In August 2020, Futekiya announced that they would distribute the manga in English on their website. The manga is currently distributed by Manga Planet since their merger with Futekiya and was released in December 2020.

| No. | Original release date | Original ISBN | English release date | English ISBN |
|---|---|---|---|---|
| 1 | March 25, 2019 | 978-4396784751 | December 2020 | — |

===Audio drama===

An audio drama was released onto CD by Marine Entertainment on June 27, 2020. The audio drama stars Tomokazu Sugita as Kouki and Shouta Aoi as the angel. Upon its release, it charted at no. 38 on the Oricon Weekly Albums Chart.

===Television drama===

A live-action television drama adaptation of One Room Angel was announced on September 26, 2023. The series was broadcast from October 20, 2023, (Note: MBS lists the broadcast date as October 19, 2023, at 25:29, which is October 20, 2023 at 1:29 a.m.) to November 24, 2023, on Drama Shower, a programming block created by MBS and Tunku (a label of Kadokawa Corporation specializing in live-action boys' love television dramas). In addition to MBS, the series was also broadcast on TV Kanagawa, Gunma TV, Tochigi TV, TV Saitama, and Chiba TV. It was streamed internationally with English subtitles on Viki.

The television drama adaptation is directed by Yūka Eda, with Aya Watatane in charge of the script. Yuna Kamiura and Shō Sejima served as producers for the series. Kamiura selected One Room Angel to be adapted for Drama Shower after reading the manga, stating that she felt that the "delicate" themes of "growth" were "appealing" and would be a different approach compared to the previous drama adaptations that were broadcast on Drama Shower. In addition, Eda tried to portray the tone of the story with different camera angles compared to the manga, while "respecting the worldview" of Harada. She also stated she directed the series with intention to have the audience rewatch for subtle hints, such as Kouki's apartment becoming cleaner throughout his time spent with the angel.

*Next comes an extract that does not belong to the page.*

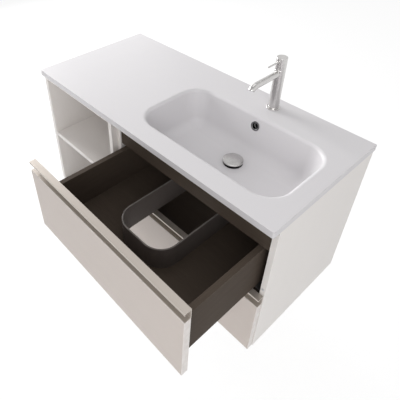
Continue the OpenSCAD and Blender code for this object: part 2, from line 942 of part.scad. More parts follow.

The series stars Shuhei Uesugi as Kouki and Lil Kansai (a pre-debut group from Kansai Johnny's Jr.) member Takuya Nishimura as the angel. As Kouki was a character in his 30s, Kamiura did not want to cast someone younger, and Uesugi was Eda's first choice for the role. Likewise, Nishimura was Kamiura's first choice for the role of the angel when the drama adaptation was in its planning stage a year prior to the show's broadcast because he was a "visual match" for the character and she felt that he could portray the angel's "cheekiness" well. Eda wanted the movements of the angel's wings to be realistic and the movements to reflect the angel's emotions, so instead of using CGI animation, the production team decided to construct the wings as a physical prop. Taiga Ishino was in charge of making the wings, and it took him approximately one month to complete them. Filming took place during the summer.

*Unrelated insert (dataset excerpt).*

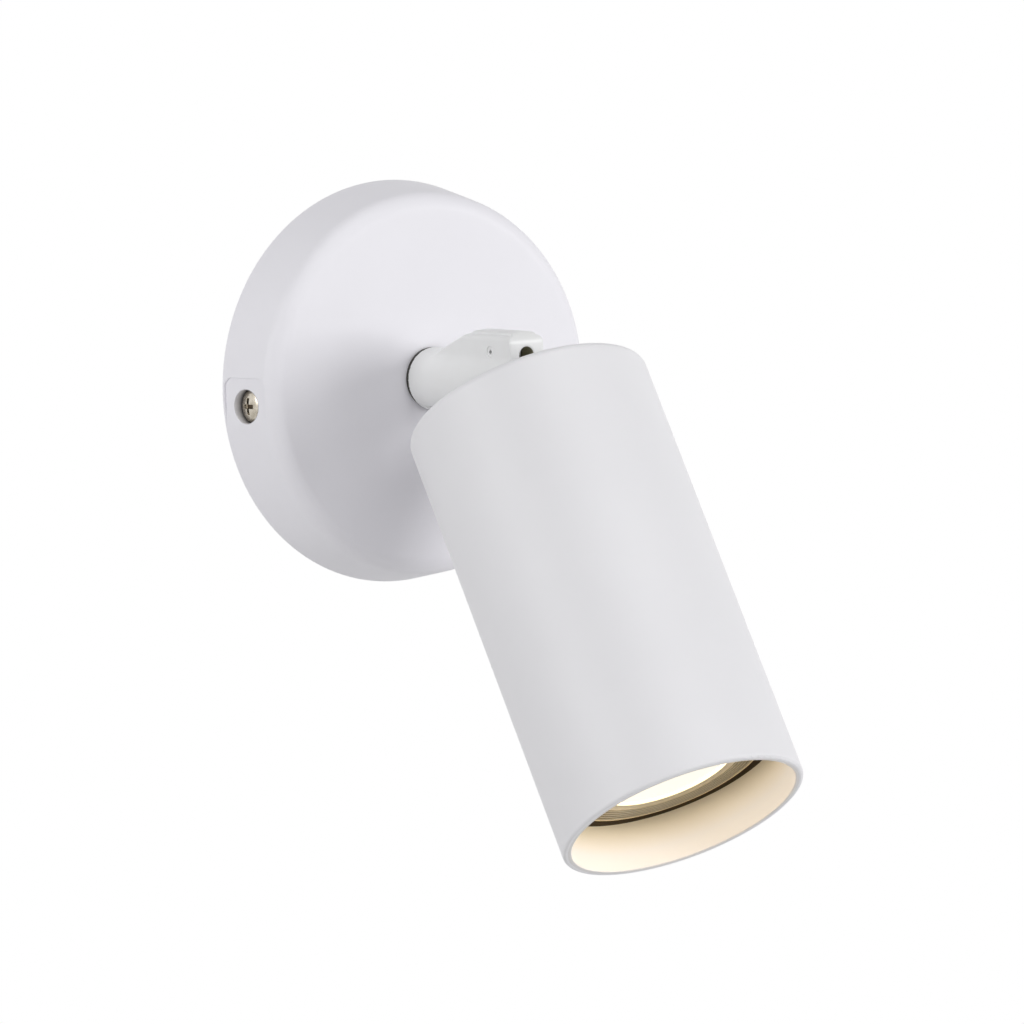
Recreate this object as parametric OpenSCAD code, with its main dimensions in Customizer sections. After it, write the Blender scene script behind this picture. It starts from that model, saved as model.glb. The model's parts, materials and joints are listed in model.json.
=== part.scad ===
// Wall spotlight: a round canopy on a wall strap, a stem that turns on the canopy,
// and a tubular head that tilts on a pin in the stem's knuckle.
// The origin is the middle of the canopy's open back, on the wall. The wall is the
// plane Y = 0, the lamp stands off towards -Y, and +Z is up. Sizes are millimetres.

/* [Canopy] */
// Radius of the canopy where it meets the wall
canopy_r = 50; // [48:0.5:60]
// How far the front of the canopy stands off the wall
canopy_depth = 17.8; // [17:0.2:24]
// Draft of the canopy's side wall, in degrees
canopy_draft = 10.5; // [0:0.5:12]
// Outer radius of the canopy's front edge
canopy_edge_r = 4.75; // [2:0.25:5]
// Sheet thickness of the canopy
canopy_t = 1.2; // [0.8:0.1:1.4]
// Radius of the pressed recess round each side screw
recess_r = 4.2; // [4:0.1:4.6]
// Depth of that recess, from the side wall to its floor
recess_depth = 3.1; // [2.6:0.1:4]
// Width of the flat pressed into the side wall round that recess
patch_w = 14; // [11:0.5:15]
// Depth of that flat at its middle
patch_depth = 0.5; // [0.3:0.05:0.6]

/* [Wall strap] */
// Width of the strap
strap_w = 18; // [16:1:22]
// Sheet thickness of the strap
strap_t = 1.5; // [1:0.1:2]
// Distance between the two wall screws
wall_screw_spacing = 60; // [50:1:62]
// Width of the slots for the wall screws
slot_w = 4.6; // [4:0.1:6]
// End-to-end length of those slots
slot_len = 12; // [8:1:16]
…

The supporting cast includes Kyōko Hasegawa as Arisa, Kōki Tanaka as Boy A, and Oideyasu Oda as the convenience store manager. Eda felt Tanaka's character, Boy A, was "challenging" in that the character's true emotions were different from what he said, and she focused on capturing Tanaka's facial expressions. The convenience store manager originally spoke in standard Tokyo dialect in the manga, but it was changed to Kansai dialect in the drama adaptation at the suggestion of the character's actor, Oda. Kamiura stated that while the character Takako was removed from the drama adaptation, the production team used screen time in scenes where she would have appeared to expand more on Kouki and the angel's past.

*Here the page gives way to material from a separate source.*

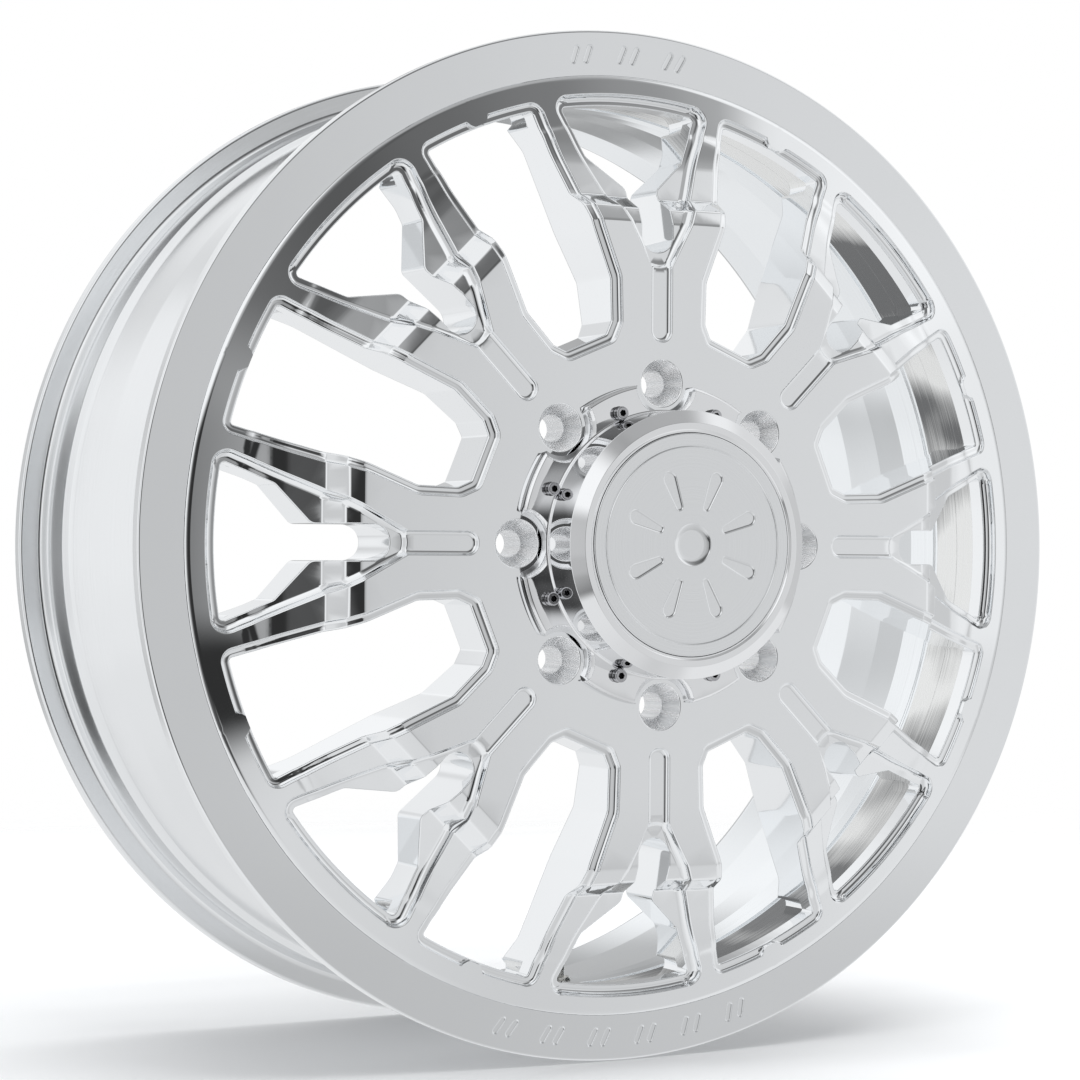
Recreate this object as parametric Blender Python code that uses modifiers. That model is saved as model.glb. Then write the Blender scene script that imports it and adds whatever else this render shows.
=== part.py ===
"""Forged eight-lug truck wheel rim, 24 x 8.25 inch, with bolt-on centre cap and tyre valve.

The wheel is drawn lying on its back in its own frame: the local Z axis is the axle and
points out of the face, and local Z = 0 is the flat front face of the outer lip. The
"wheel_frame" empty stands it up, so that in the world the axle is the Y axis, the face
looks along -Y and the origin is the middle of the wheel's bounding box.
"""
import math

import bmesh
import bpy
from mathutils import Matrix

MM = 0.001
GAP = 0.3 * MM

# Rim: a 24 inch, 8.25 inch wide J-flange rim
LIP_INNER_RADIUS = 296.0 * MM
RIM_DEPTH = 234.0 * MM
WALL_STEPS = 64

# Forged centre
SPOKES = 8
HUB_FACE = 45.0 * MM
HUB_PAD = 10.0 * MM
HUB_PAD_RADIUS = 123.0 * MM
BORE_RADIUS = 71.12 * MM
RING_DEPTH = 40.0 * MM
RING_BACK_FLAT = 6.0 * MM
FLAT_END = 198.8 * MM
STEP_END = 216.6 * MM
STEP_FOOT = 27.0 * MM
WINDOW_RADIUS = 283.5 * MM
SLOPE_END = 281.0 * MM
SLOPE_FOOT = 2.6 * MM
PITCH_ANGLE = 2 * math.pi / SPOKES

# Wheel studs: eight on a 200 mm circle, conical seats
LUG_CIRCLE_RADIUS = 100.0 * MM
LUG_HOLE_RADIUS = 8.4 * MM
LUG_SEAT_RADIUS = 15.0 * MM
LUG_SEAT_DEPTH = 11.4 * MM

# Centre cap
CAP_FACE = 84.0 * MM
CAP_WALL_RADIUS = 82.0 * MM
CAP_FACE_RADIUS = 74.0 * MM
CAP_CHAMFER_DROP = 5.0 * MM
CAP_FLANGE_TOP = 51.0 * MM
CAP_FLANGE_RADIUS = 92.5 * MM
CAP_SKIRT_RADIUS = 100.0 * MM
CAP_SCALLOP_RADIUS = 17.3 * MM
CAP_ROOF = 6.0 * MM
BADGE_RADIUS = 68.0 * MM
BADGE_THICKNESS = 3.0 * MM
SCREW_CIRCLE_RADIUS = 86.8 * MM
SCREW_HEAD_RADIUS = 4.1 * MM
SCREW_HEAD_HEIGHT = 4.6 * MM
SCREW_SHANK_RADIUS = 2.5 * MM
SCREW_LENGTH = 14.0 * MM

# Tyre valve, in the bottom of the drop centre
VALVE_X = -12.0 * MM
VALVE_DEPTH = 64.0 * MM
VALVE_SEAT_RADIUS = 290.3 * MM
VALVE_WALL = 4.0 * MM
VALVE_HOLE_RADIUS = 5.75 * MM
VALVE_SPOT_RADIUS = 11.0 * MM
VALVE_LENGTH = 36.0 * MM
SPRING_TURNS = 4

ORIGIN_DEPTH = (RIM_DEPTH - CAP_FACE) / 2


def clear_scene():
    for item in list(bpy.data.objects):
        bpy.data.objects.remove(item, do_unlink=True)


def new_collection(name):
    collection = bpy.data.collections.new(name)
    bpy.context.scene.collection.children.link(collection)
    return collection


def new_material(name, color, metallic, roughness):
    material = bpy.data.materials.new(name)
    material.use_nodes = True
    shader = material.node_tree.nodes["Principled BSDF"]
    shader.inputs["Base Color"].default_value = (*color, 1.0)
    shader.inputs["Metallic"].default_value = metallic
    shader.inputs["Roughness"].default_value = roughness
    return material


def add_object(name, mesh, collection, parent, material=None):
    item = bpy.data.objects.new(name, mesh)
    collection.objects.link(item)
    item.parent = parent
    if material:
        mesh.materials.append(material)
        mesh.shade_smooth()
        mesh.set_sharp_from_angle(angle=math.radians(30))
    else:
        item.hide_render = True
        item.display_type = "WIRE"
    return item


def turned_mesh(outline, steps=WALL_STEPS, closed=True):
    """An outline of (radius, height) points turned about Z.

    A closed outline runs down the outer side of a ring and up its inner side. An open one
    runs from the axis at the top, down the outer side, and back to the axis.
    """
    mesh = bpy.data.meshes.new("outline")
    count = len(outline)
    points = [(radius, 0, height) for radius, height in outline]
    last = count if closed else count - 1
    mesh.from_pydata(points, [(i, (i + 1) % count) for i in range(last)], [])
    helper = bpy.data.objects.new("turning", mesh)
    bpy.context.scene.collection.objects.link(helper)
    screw = helper.modifiers.new("turn", "SCREW")
    screw.axis = "Z"
    screw.steps = steps
    screw.render_steps = steps
    screw.use_merge_vertices = True
    screw.merge_threshold = 0.00001
    return evaluated_mesh(helper)


def solid_turned_mesh(outline, steps=WALL_STEPS):
    """An open outline that starts and ends on the axis, turned into a solid."""
    return turned_mesh(outline, steps, False)


def plate_mesh(outline, low, high):
    """A flat outline of (x, y) points, extruded from height low to height high."""
    curve = bpy.data.curves.new("plate", "CURVE")
    curve.dimensions = "2D"
    curve.fill_mode = "BOTH"
    curve.extrude = (high - low) / 2
    spline = curve.splines.new("POLY")
    spline.points.add(len(outline) - 1)
    for point, (x, y) in zip(spline.points, outline):
        point.co = (x, y, 0, 1)
    spline.use_cyclic_u = True
    helper = bpy.data.objects.new("plate", curve)
    bpy.context.scene.collection.objects.link(helper)
    mesh = evaluated_mesh(helper)
    mesh.transform(Matrix.Translation((0, 0, (low + high) / 2)))
    return mesh


def evaluated_mesh(helper):
    """The helper object's finished mesh, welded; the helper itself is removed."""
    graph = bpy.context.evaluated_depsgraph_get()
    mesh = bpy.data.meshes.new_from_object(helper.evaluated_get(graph))
    bpy.data.objects.remove(helper, do_unlink=True)
    work = bmesh.new()
    work.from_mesh(mesh)
    bmesh.ops.remove_doubles(work, verts=work.verts, dist=0.00001)
    bmesh.ops.recalc_face_normals(work, faces=work.faces)
    work.to_mesh(mesh)
    work.free()
    return mesh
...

The opening theme song is "8th Heaven" by Shouta Aoi, who had previously portrayed the angel in the audio drama CD adaptation. The song and lyrics were composed by Queen Bee vocalist Avu-chan, a close friend of Harada's who had written the song specifically for One Room Angel. The ending theme song is "Kuon" by Sano Ibuki.

====Episodes====

| No. | Title | Directed by | Written by | Original release date |
|---|---|---|---|---|
| 1 | "Meeting" Transliteration: "Deai" (Japanese: であい) | Yūka Eda [ja] | Aya Watatane | October 20, 2023 |
| 2 | "The Two of Us" Transliteration: "Futari" (Japanese: ふたり) | Yūka Eda | Aya Watatane | October 27, 2023 |
| 3 | "Kouki" Transliteration: "Kōki" (Japanese: こうき) | Yūka Eda | Aya Watatane | November 3, 2023 |
| 4 | "Tears" Transliteration: "Namida" (Japanese: なみだ) | Yūka Eda | Aya Watatane | November 10, 2023 |
| 5 | "Memories" Transliteration: "Kioku" (Japanese: きおく) | Yūka Eda | Aya Watatane | November 17, 2023 |
| 6 | "Angel" Transliteration: "Tenshi" (Japanese: てんし) | Yūka Eda | Aya Watatane | November 24, 2023 |

==Reception==

In 2019, One Room Angel was listed as no. 3 in a list of top 10 BL manga published in Kono BL ga Yabai! In 2020, One Room Angel was listed at no. 13 in a list of top 10 manga for female readers in the 2020 edition of Kono Manga ga Sugoi! One Room Angel won Best Comic in the 2020 Chil Chil BL Awards.

Anime! Anime! and TV Life stated that audience reception to the television drama adaptation was favorable, with praise towards Eda's directing and the angel's wings.